Most of the best fabric grow bags are made with nonwoven fabric. This creates far better drainage and ventilation. Because the roots are more free in a grow bag, they benefit from improved drainage and ventilation, leading to stronger, healthier growth, which in turn leads to a larger harvest.
If you get a bag made of plastic-based fabric, be sure it’s BPA-free. If it isn’t, you risk your bag leaching chemicals into your potato crop. The packaging should have a clear label identifying the bags as BPA-free.
Once you add the soil and potatoes, your potato grow bag will become heavy. If it is heavier than it needs to be, you’re just adding to the weight you have to move around. The best grow bags are lightweight yet durable and strong. Always check the weight of the bag before you buy it.
You can find a pack of grow bags for $10-$40. Where it lands in that range depends on the number of bags in the back and the quality of the bags. On average, a potato grow bag costs about $4 each.
A. You can harvest your potatoes as soon as the tubers are mature, which happens after the potato plant has flowered and died back. Once that happens, you can dump out the bag and dig for your potatoes. If you use a grow bag with a harvest window, you can harvest potatoes as needed, possibly even year-round if you keep them indoors.
A. The biggest benefit is to the root system of the potato plant, thanks to the improved drainage and airflow around them. In general, the root system has more of a chance to grow naturally, leading to an overall healthier plant and a better crop of potatoes. Plus, when the time comes to harvest your crop, it’s incredibly easy with a grow bag. You simply dump it out or use the harvest window.

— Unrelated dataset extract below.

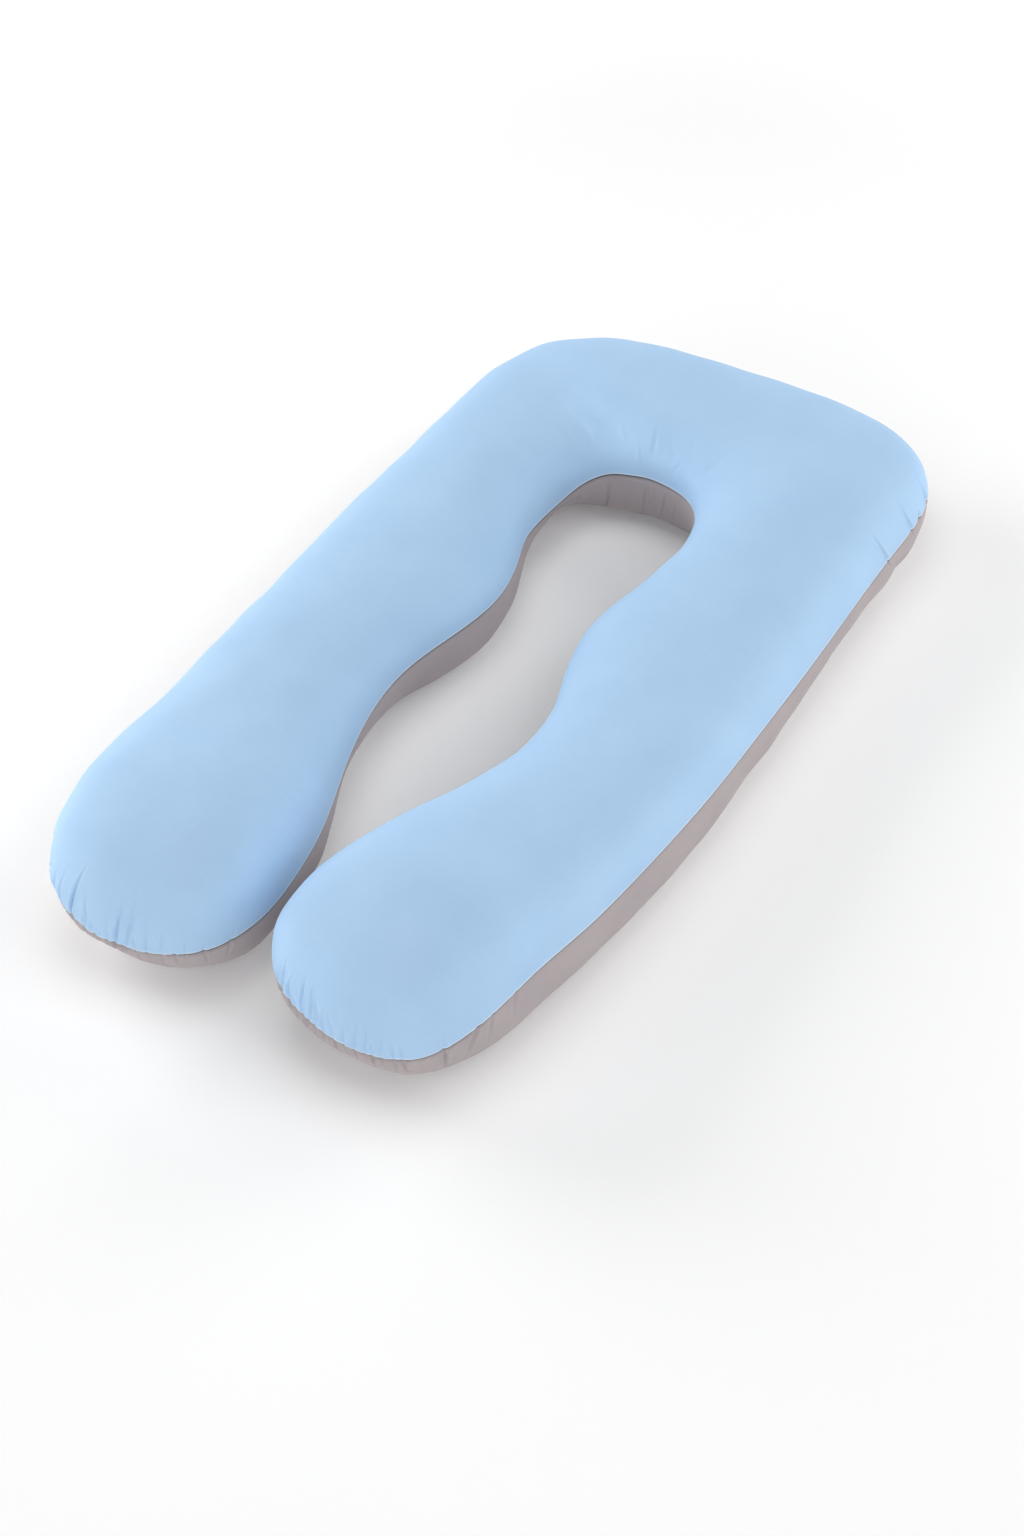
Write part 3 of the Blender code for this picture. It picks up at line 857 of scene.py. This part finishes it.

A. Depending on how much work you want to put into your plants, a grow bag may not be for you. They do require you to water your plants more because of the increase in drainage and airflow. They’re also not as durable as traditional pots, so the cost of replacing them can add up. Plus, with all the soil and potatoes in them, the bags get incredibly heavy and may be more difficult to move than you initially thought.